Automatic behavior analysis is carried out in two subsequent steps: tracking and classification. Tracking in sports and games requires a different approach than those used in related fields where motion can be more predictable, such as in pedestrian tracking (see [17] for an overview). In games, the movement exhibited by the players is much more varied. For example, players can have outbursts of speed or a sudden change of direction to perform specific actions like dodging an opponent. Being unpredictable and able to change motion suddenly is often a desirable characteristic.

The tracking can be improved by taking into account the game state. For instance, Lucey et al. show that knowing the role of a player (defender, attacker) can aid the tracking process in field hockey matches [25]. Although teams can adopt many different formations, all are comprised of specific roles and their associated behaviors, which can help limit possible player locations. Moreover, the opposing team players’ locations can be used as well, since they need to guard their opponents and thus stay close to them. Liu et al. track basketball players and argue that tracking players using a single model is not optimal [24]. They introduce context game features such as absolute or relative occupancy maps, to model player movements conditioned on the state of the game.

With the players’ track information, behavior analysis can be carried out. Kim et al. predict interesting moments in soccer matches based on how the flow of movement converges [22]. They state that the motion of every player is related to the motion of the surrounding players. Even though an individual player’s behavior is complex, actions of nearby players can aid in recognizing it. Similarly, Lan et al. recognize activities in field hockey matches by analyzing low-level (i.e. actions) and high-level (i.e. events) information, based on given player locations [23].

Tracking players is not always required to understand games. Lucey et al. track the ball instead of the players in soccer matches [26]. They estimate the amount of ball possession a team has accumulated in any given part of the court to recognize home and away behavior for teams. Completely circumventing the need for tracking is also an option. Motivated by the inherent difficulties in tracking, Khokhar et al. use a spatiotemporal description of the events to classify activities [21]. They present a method for multi-agent activity recognition that extracts motion patterns using optical flow, clusters them, and uses them to build a graph which describes the activity. They recognize activities in American football matches such as middle run and short pass. Similarly, Bialkowski et al. recognize team activities such as penalty corners or face-offs in field hockey without employing tracking [9]. They employ centroid representations or occupancy maps based on player detections.

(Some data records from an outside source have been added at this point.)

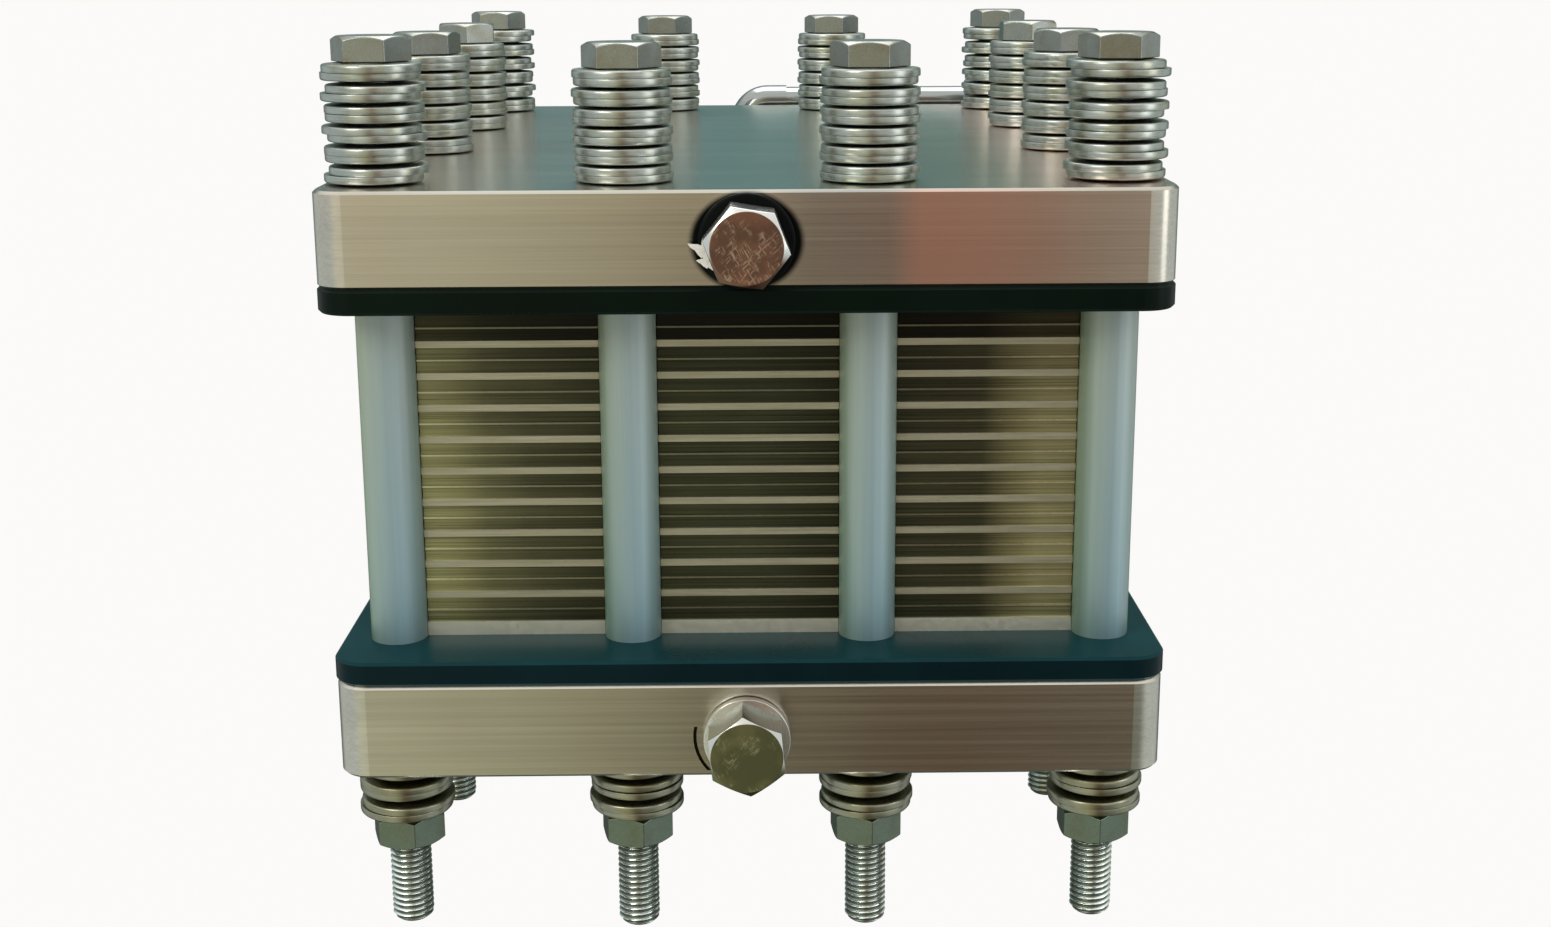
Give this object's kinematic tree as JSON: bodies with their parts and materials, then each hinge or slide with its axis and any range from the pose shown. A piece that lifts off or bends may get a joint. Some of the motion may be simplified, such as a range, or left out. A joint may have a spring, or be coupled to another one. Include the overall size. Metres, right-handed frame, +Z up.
{
  "type": "plate heat exchanger",
  "caption": "Clamped plate stack between two thick end plates, drawn together by sleeved tie bolts with disc springs; side ports in each end plate.",
  "frame": {"origin": "middle of the tie-bolt pattern, on the plane of the lowest bolt ends, where the part stands", "axes": "+Z up along the tie bolts, +Y from the face with both plugs to the face with the tube, +X to the right seen from the plugs"},
  "size_m": [0.2324, 0.3534, 0.2588],
  "materials": {
    "plate_steel": "brushed stainless, long fine grain along X",
    "insulator_resin": "near-black blue-green laminate, glossy",
    "sleeve_plastic": "satin pale blue-grey tube",
    "spring_steel": "bright disc springs with a slight straw tint",
    "bolt_steel": "stainless hexagon bolts and nuts",
    "stack_metal": "pale sheared edges",
    "frame_plastic": "dark olive-brown moulded frame",
    "sheet_metal": "thin foil edge",
    "seal_rubber": "black rubber",
    "plug_steel": "turned stainless, scratched face",
    "tape_white": "thin PTFE tape",
    "tube_steel": "polished stainless tube",
    "dark_fitting": "dark nut and cap"
  },
  "bodies": {
    "stack_and_base": {"bolt_sleeves": "sleeve_plastic", "bottom_end_plate": "plate_steel", "bottom_insulator": "insulator_resin", "bottom_manifold_seals": "seal_rubber", "bottom_terminal_plate": "stack_metal", "channel_frames_01": "frame_plastic", "channel_frames_02": "frame_plastic", "channel_frames_03": "frame_plastic", "channel_frames_04": "frame_plastic", "channel_frames_05": "frame_plastic", "channel_frames_06": "frame_plastic", "channel_frames_07": "frame_plastic", "channel_frames_08": "frame_plastic", "channel_frames_09": "frame_plastic", "channel_frames_10": "frame_plastic", "lower_disc_springs": "spring_steel", "separator_plate_01": "stack_metal", "separator_plate_02": "stack_metal", "separator_plate_03": "stack_metal", "separator_plate_04": "stack_metal", "separator_plate_05": "stack_metal", "separator_plate_06": "stack_metal", "separator_plate_07": "stack_metal", "separator_plate_08": "stack_metal", "separator_plate_09": "stack_metal", "tie_bolts_corner": "bolt_steel", "tie_bolts_side": "bolt_steel", "tie_nuts": "bolt_steel", "top_terminal_plate": "stack_metal", "transfer_sheet_01": "sheet_metal", "transfer_sheet_02": "sheet_metal", "transfer_sheet_03": "sheet_metal", "transfer_sheet_04": "sheet_metal", "transfer_sheet_05": "sheet_metal", "transfer_sheet_06": "sheet_metal", "transfer_sheet_07": "sheet_metal", "transfer_sheet_08": "sheet_metal", "transfer_sheet_09": "sheet_metal", "transfer_sheet_10": "sheet_metal", "upper_disc_springs_corner": "spring_steel", "upper_disc_springs_side": "spring_steel"},
    "top_cover": {"top_end_plate": "plate_steel", "top_insulator": "insulator_resin", "top_manifold_seals": "seal_rubber", "rear_elbow": "tube_steel", "rear_elbow_seal": "seal_rubber", "rear_tube": "tube_steel", "tube_nut": "dark_fitting", "tube_cap": "dark_fitting"},
    "upper_seal": {"upper_plug_seal": "seal_rubber", "thread_seal_tape": "tape_white"},
    "upper_plug": {"upper_port_plug": "plug_steel"},
    "lower_seal": {"lower_plug_seal": "seal_rubber"},
    "lower_plug": {"lower_port_plug": "plug_steel"}
  },
  "joints": [
    {"name": "top_cover_lift", "type": "slide", "parent": "stack_and_base", "child": "top_cover", "axis": [0, 0, 1], "range_m": [0, 0.002], "stiffness_N_per_m": 20000, "springref_m": -0.005, "deforming": ["upper_disc_springs_corner", "upper_disc_springs_side"]},
    {"name": "upper_plug_travel", "type": "slide", "parent": "top_cover", "child": "upper_seal", "axis": [0, -1, 0], "range_m": [0, 0.0147]},
    {"name": "upper_plug_turn", "type": "hinge", "parent": "upper_seal", "child": "upper_plug", "pos_m": [0, -0.16, 0.206], "axis": [0, -1, 0], "range_deg": [0, 3960]},
    {"name": "lower_plug_travel", "type": "slide", "parent": "stack_and_base", "child": "lower_seal", "axis": [0, -1, 0], "range_m": [0, 0.0147]},
    {"name": "lower_plug_turn", "type": "hinge", "parent": "lower_seal", "child": "lower_plug", "pos_m": [-0.001, -0.16, 0.067], "axis": [0, -1, 0], "range_deg": [0, 3960]}
  ],
  "couplings": [
    {"joint": "upper_plug_turn", "follows": "upper_plug_travel", "rad_per_m": 4699.5},
    {"joint": "lower_plug_turn", "follows": "lower_plug_travel", "rad_per_m": 4699.5}
  ]
}
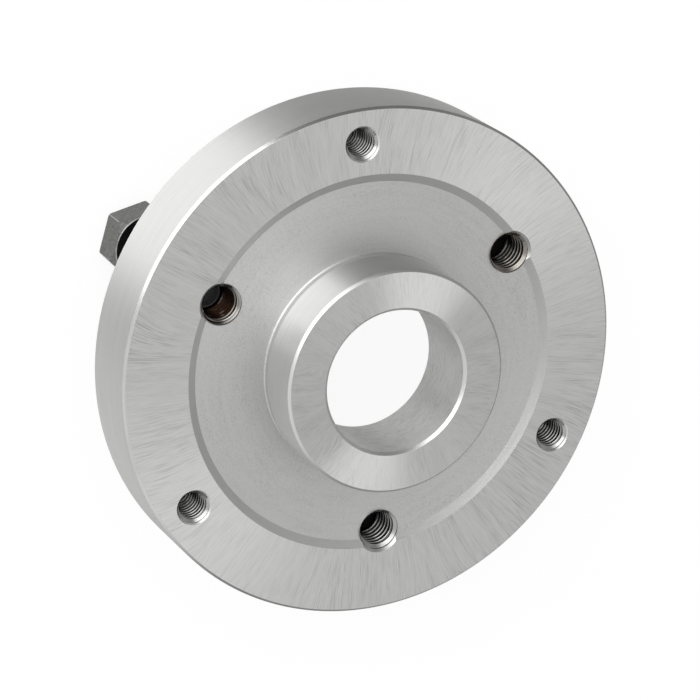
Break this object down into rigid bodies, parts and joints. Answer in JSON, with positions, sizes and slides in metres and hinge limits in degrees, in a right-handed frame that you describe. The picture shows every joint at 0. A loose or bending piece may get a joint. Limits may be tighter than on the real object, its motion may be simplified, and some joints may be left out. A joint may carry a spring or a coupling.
{
  "type": "chuck adapter plate",
  "caption": "Round steel plate that carries a lathe chuck on a short-taper spindle nose, with hub, bore, taper socket, tapped chuck holes and studs with collar nuts.",
  "frame": {"origin": "on the spindle axis, in the plane of the three stud ends on which the part stands", "axes": "+Z along the spindle axis towards the hub and the chuck; -Y towards stud 1"},
  "size_m": [0.125, 0.125, 0.075],
  "materials": {
    "plate_steel": "ground chuck face and hub, turned recess and rim",
    "stud_steel": "black oxide with cut threads",
    "nut_steel": "phosphated hexagon with a turned collar face"
  },
  "bodies": {
    "plate": {"adapter_plate": "plate_steel", "stud_1": "stud_steel", "stud_2": "stud_steel", "stud_3": "stud_steel"},
    "nut_1": {"collar_nut_1": "nut_steel"},
    "nut_2": {"collar_nut_2": "nut_steel"},
    "nut_3": {"collar_nut_3": "nut_steel"}
  },
  "joints": [
    {"name": "nut_1_turn", "type": "hinge", "parent": "plate", "child": "nut_1", "pos_m": [0, -0.0425, 0.00825], "axis": [0, 0, 1], "continuous": true},
    {"name": "nut_2_turn", "type": "hinge", "parent": "plate", "child": "nut_2", "pos_m": [0.03681, 0.02125, 0.00825], "axis": [0, 0, 1], "continuous": true},
    {"name": "nut_3_turn", "type": "hinge", "parent": "plate", "child": "nut_3", "pos_m": [-0.03681, 0.02125, 0.00825], "axis": [0, 0, 1], "continuous": true}
  ]
}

The research on playground games is limited. Moreno and Poppe [28] proposed a role recognition model that uses pairwise interactions (approach, chase, avoid) between players, and test their approach on simulations of tag games. In this paper, we also consider tag games, but we present a probabilistic model that estimates the probability of a player being a tagger based on individual, pairwise and global cues. These cues are defined through the analysis of player behavior in traditional tag games. The model is tested on tag game sessions recorded in an interactive installation.

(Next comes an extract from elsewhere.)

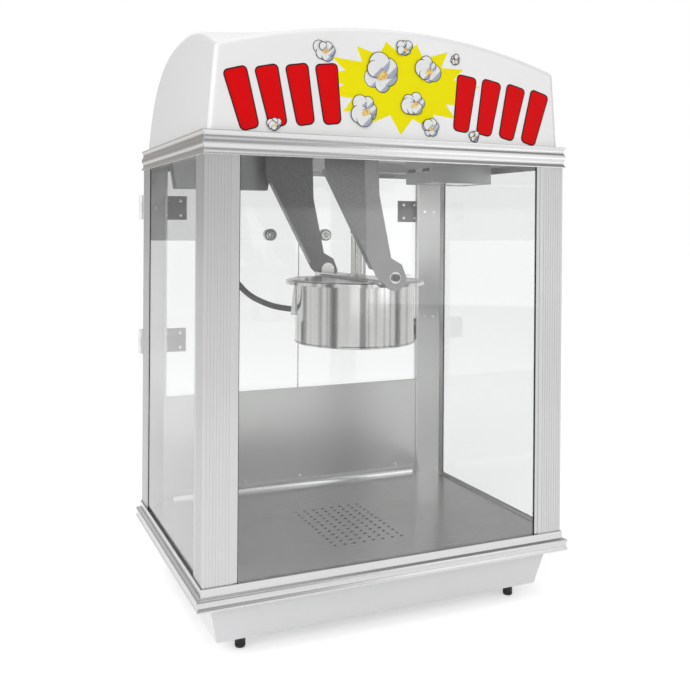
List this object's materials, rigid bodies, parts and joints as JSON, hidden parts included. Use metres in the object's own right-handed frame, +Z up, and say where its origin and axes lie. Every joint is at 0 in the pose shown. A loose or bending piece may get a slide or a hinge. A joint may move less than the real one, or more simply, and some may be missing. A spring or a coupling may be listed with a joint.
{
  "type": "countertop popcorn machine",
  "caption": "Countertop popcorn machine: glazed cabinet with a tilting covered kettle, perforated deck, rear doors and a white domed top.",
  "frame": {"origin": "centre of the outer box, on the surface the feet stand on", "axes": "+Z up, +X to the right seen from the front, the front glass faces -Y"},
  "size_m": [0.711, 0.5206, 1.043],
  "materials": {
    "white_paint": "gloss",
    "trim_aluminium": "satin",
    "post_aluminium": "fluted satin",
    "deck_steel": "brushed",
    "galvanised": "matte spangled",
    "polished_steel": "polished",
    "plain_steel": "satin",
    "clear_glass": "clear",
    "clear_acrylic": "clear",
    "bulb_glass": "frosted",
    "dome_plastic": "gloss",
    "black_rubber": "matte",
    "black_plastic": "matte",
    "red_plastic": "gloss",
    "grey_paint": "matte",
    "white_ceramic": "gloss",
    "braid": "braided"
  },
  "bodies": {
    "cabinet": {"base_pan": "white_paint", "feet": "black_rubber", "base_trim_front": "trim_aluminium", "base_trim_rear": "trim_aluminium", "base_trim_left": "trim_aluminium", "base_trim_right": "trim_aluminium", "top_trim_front": "trim_aluminium", "top_trim_rear": "trim_aluminium", "top_trim_left": "trim_aluminium", "top_trim_right": "trim_aluminium", "sill_rails": "post_aluminium", "header_rails": "post_aluminium", "deck_plate": "deck_steel", "deck_heater": "black_plastic", "post_front_left": "post_aluminium", "post_front_right": "post_aluminium", "post_rear_left": "post_aluminium", "post_rear_right": "post_aluminium", "corner_covers": "deck_steel", "glass_front": "clear_glass", "glass_left": "clear_glass", "glass_right": "clear_glass", "ceiling_plate": "deck_steel", "dome": "dome_plastic", "wiring_box": "galvanised", "switch_plate": "black_plastic", "lamp_housing": "galvanised", "lamp_holder": "white_ceramic", "lamp_bulb": "bulb_glass", "lamp_lens": "clear_glass", "kettle_socket": "black_plastic", "drive_motor": "grey_paint", "kettle_arm_front": "galvanised", "kettle_arm_rear": "galvanised", "rear_panel": "deck_steel", "rear_sill": "polished_steel", "panel_screws": "plain_steel", "post_leaves": "plain_steel", "kettle_lead": "braid", "lead_plug": "black_plastic"},
    "kernel_drawer": {"kernel_drawer": "deck_steel"},
    "door_left": {"door_left": "clear_acrylic", "door_leaves_left": "plain_steel", "door_knob_left": "polished_steel"},
    "door_right": {"door_right": "clear_acrylic", "door_leaves_right": "plain_steel", "door_knob_right": "polished_steel"},
    "rocker_heat": {"rocker_heat": "red_plastic"},
    "rocker_motor": {"rocker_motor": "black_plastic"},
    "rocker_light": {"rocker_light": "black_plastic"},
    "drive_shaft": {"drive_shaft": "plain_steel"},
    "kettle": {"kettle_shell": "polished_steel", "kettle_bowl": "polished_steel", "kettle_heater": "grey_paint", "kettle_crossbar": "polished_steel", "shaft_sleeve": "plain_steel", "terminal_box": "polished_steel"},
    "agitator": {"agitator": "plain_steel"},
    "lid_left": {"lid_left": "polished_steel"},
    "lid_right": {"lid_right": "polished_steel"}
  },
  "joints": [
    {"name": "door_left_hinge", "type": "hinge", "parent": "cabinet", "child": "door_left", "pos_m": [-0.347, 0.24925, 0.6], "axis": [0, 0, 1], "range_deg": [0, 110]},
    {"name": "door_right_hinge", "type": "hinge", "parent": "cabinet", "child": "door_right", "pos_m": [0.347, 0.24925, 0.6], "axis": [0, 0, -1], "range_deg": [0, 110]},
    {"name": "drawer_slide", "type": "slide", "parent": "cabinet", "child": "kernel_drawer", "axis": [0, 1, 0], "range_m": [0, 0.22]},
    {"name": "kettle_tilt", "type": "hinge", "parent": "cabinet", "child": "kettle", "pos_m": [0.033, -0.00625, 0.606], "axis": [0, 1, 0], "range_deg": [0, 80], "deforming": ["kettle_lead"]},
    {"name": "drive_spin", "type": "hinge", "parent": "cabinet", "child": "drive_shaft", "pos_m": [0.026, -0.00625, 0.75], "axis": [0, 0, 1], "continuous": true},
    {"name": "agitator_spin", "type": "hinge", "parent": "kettle", "child": "agitator", "pos_m": [0.026, -0.00625, 0.55], "axis": [0, 0, 1], "continuous": true},
    {"name": "lid_left_hinge", "type": "hinge", "parent": "kettle", "child": "lid_left", "pos_m": [0.0012, -0.00625, 0.5968], "axis": [0, 1, 0], "range_deg": [0, 75]},
    {"name": "lid_right_hinge", "type": "hinge", "parent": "kettle", "child": "lid_right", "pos_m": [0.0508, -0.00625, 0.5968], "axis": [0, -1, 0], "range_deg": [0, 75]},
    {"name": "rocker_heat_tilt", "type": "hinge", "parent": "cabinet", "child": "rocker_heat", "pos_m": [-0.24, 0.21625, 0.811], "axis": [-1, 0, 0], "range_deg": [0, 16]},
    {"name": "rocker_motor_tilt", "type": "hinge", "parent": "cabinet", "child": "rocker_motor", "pos_m": [-0.19, 0.21625, 0.811], "axis": [-1, 0, 0], "range_deg": [0, 16]},
    {"name": "rocker_light_tilt", "type": "hinge", "parent": "cabinet", "child": "rocker_light", "pos_m": [-0.14, 0.21625, 0.811], "axis": [-1, 0, 0], "range_deg": [0, 16]}
  ],
  "couplings": [
    {"joint": "agitator_spin", "follows": "drive_spin", "ratio": 1}
  ]
}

3 Behavior analysis in traditional tag games

One particularly popular and widely known playground game is tag. In its most basic form, players are either runner or tagger. A tagger chases the runners around the playing area to tag them. On the other hand, runners have to avoid being touched by taggers. When a tagger tags (physically touches) a runner, the roles of both players are exchanged. Immediately after a tag, the new runner cannot be tagged for a previously agreed amount of time. This is known as the cool-down period. Tag games can be played almost anywhere, as long as there is enough space to run around. There is no explicit end to tag games and they are typically played until the players are tired or bored. Players are also free to come and go. There are variations to normal tag that provide a finish condition to the game, for instance when those that are tagged are “frozen” or “out”.

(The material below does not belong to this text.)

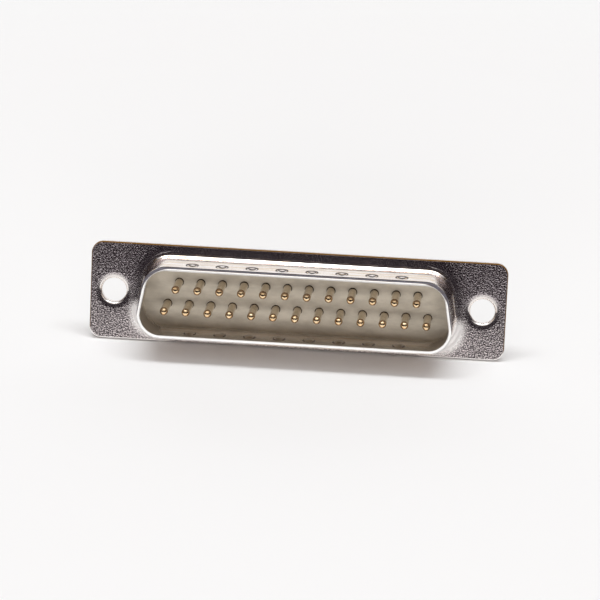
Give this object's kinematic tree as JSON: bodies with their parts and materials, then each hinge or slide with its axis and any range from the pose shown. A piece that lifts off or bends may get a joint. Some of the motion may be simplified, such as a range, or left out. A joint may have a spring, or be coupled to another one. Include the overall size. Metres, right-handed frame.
{
  "type": "d-sub connector",
  "caption": "Male D-shaped plug connector: tin-plated drawn shells clinched at the mounting holes, gold pins in a beige insulator, solder cups behind.",
  "frame": {"origin": "middle of the front shell's flange, on its front face, halfway between the two mounting holes", "axes": "+X along the contact rows, +Z from the long contact row towards the short one, -Y the mating direction, out of the shroud"},
  "size_m": [0.053, 0.0164, 0.0126],
  "materials": {
    "front_plate": "tin-plated drawn steel, finely grained flange and smooth drawn shroud",
    "rear_plate": "tin-plated drawn steel",
    "insulator": "satin moulded glass-filled plastic, warm grey-beige",
    "contact": "gold-plated turned brass"
  },
  "bodies": {
    "root": {"front_shell": "front_plate", "rear_shell": "rear_plate", "front_insulator": "insulator", "rear_insulator": "insulator", "contact_01": "contact", "contact_02": "contact", "contact_03": "contact", "contact_04": "contact", "contact_05": "contact", "contact_06": "contact", "contact_07": "contact", "contact_08": "contact", "contact_09": "contact", "contact_10": "contact", "contact_11": "contact", "contact_12": "contact", "contact_13": "contact", "contact_14": "contact", "contact_15": "contact", "contact_16": "contact", "contact_17": "contact", "contact_18": "contact", "contact_19": "contact", "contact_20": "contact", "contact_21": "contact", "contact_22": "contact", "contact_23": "contact", "contact_24": "contact", "contact_25": "contact"}
  },
  "joints": []
}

In order to analyze differences in behavior between the tagger and runner roles, we rely on traditional tag game sessions. We used the Play corpus, a dataset that contains 9 sessions of children playing normal tag.1 These 9 sessions contain 12 and a half minutes (15,008 frames) of normal tag, with 74 tag events. This amounts to an average time of 10.14 s between two tags. The sessions are supervised by a referee who assigns roles to the players, instructs players to enter or exit the playing area, and stops and starts new sessions. A maximum of 8 children could participate simultaneously in a session. Sessions with different numbers of taggers and runners were recorded. The playground in which the games took place was \(7 \times 6\) m. Sessions were recorded with three cameras, located outside the play area. In addition, there were four Microsoft Kinect sensors placed on the ceiling of the playing area.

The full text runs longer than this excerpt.